In a nutshell, article 110.14 C 1 a states that all terminations are assumed to be rated at 60C unless otherwise marked for a higher temperature. Most terminations these days are marked for 75C.

Conductors must be sized for the lowest temperature rating at any point in the system.

Pushmatic panels were built before manufacturers began marking their equipment with temperature ratings, so it is assumed to be 60C. Therefore, the ampacity of any conductor connected to this panel must be based on the 60C column.

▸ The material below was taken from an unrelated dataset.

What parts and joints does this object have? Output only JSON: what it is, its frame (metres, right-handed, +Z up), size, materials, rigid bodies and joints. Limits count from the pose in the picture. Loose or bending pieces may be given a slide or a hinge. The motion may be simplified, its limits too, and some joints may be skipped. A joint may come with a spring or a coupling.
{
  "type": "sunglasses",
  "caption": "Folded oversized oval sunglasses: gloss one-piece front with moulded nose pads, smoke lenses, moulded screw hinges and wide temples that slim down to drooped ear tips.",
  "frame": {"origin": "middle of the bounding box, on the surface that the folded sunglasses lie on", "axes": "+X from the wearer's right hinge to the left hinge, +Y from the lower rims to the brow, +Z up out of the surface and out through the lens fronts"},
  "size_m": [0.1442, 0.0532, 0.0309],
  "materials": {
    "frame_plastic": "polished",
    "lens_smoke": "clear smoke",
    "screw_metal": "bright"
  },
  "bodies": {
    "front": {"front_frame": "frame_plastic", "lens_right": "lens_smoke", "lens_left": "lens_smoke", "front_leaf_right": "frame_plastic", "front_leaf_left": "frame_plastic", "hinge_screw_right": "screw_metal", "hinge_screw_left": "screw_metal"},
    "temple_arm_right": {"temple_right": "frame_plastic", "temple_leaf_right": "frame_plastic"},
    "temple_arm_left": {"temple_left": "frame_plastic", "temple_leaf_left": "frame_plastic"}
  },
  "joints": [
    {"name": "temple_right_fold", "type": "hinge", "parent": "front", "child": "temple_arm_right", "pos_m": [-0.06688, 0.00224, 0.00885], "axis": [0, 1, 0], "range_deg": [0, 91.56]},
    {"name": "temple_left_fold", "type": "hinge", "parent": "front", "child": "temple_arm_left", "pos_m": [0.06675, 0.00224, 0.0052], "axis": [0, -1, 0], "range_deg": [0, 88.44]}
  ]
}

If this were a newer panel, and the breakers were marked 75C (nearly all of them are these days), and the device at the other end of the circuit is also marked 75C, (again, usually the case) then you would size the wire based on the 75C column. One notable exception here is than NM cable (romex) is always sized based on the 60C column. This is found in 334.80

The 90C column is used with wire rated at 90C when de-rating factors must be applied because of more than 3 current-carrying conductors are installed in a raceway (conduit).

Any wire can be used at less than its temperature rating, just like it can be used at less than its current rating.

Rob

 jamiedolan 11-09-2008 01:30 PM

Thank you both for your help in clarifing this.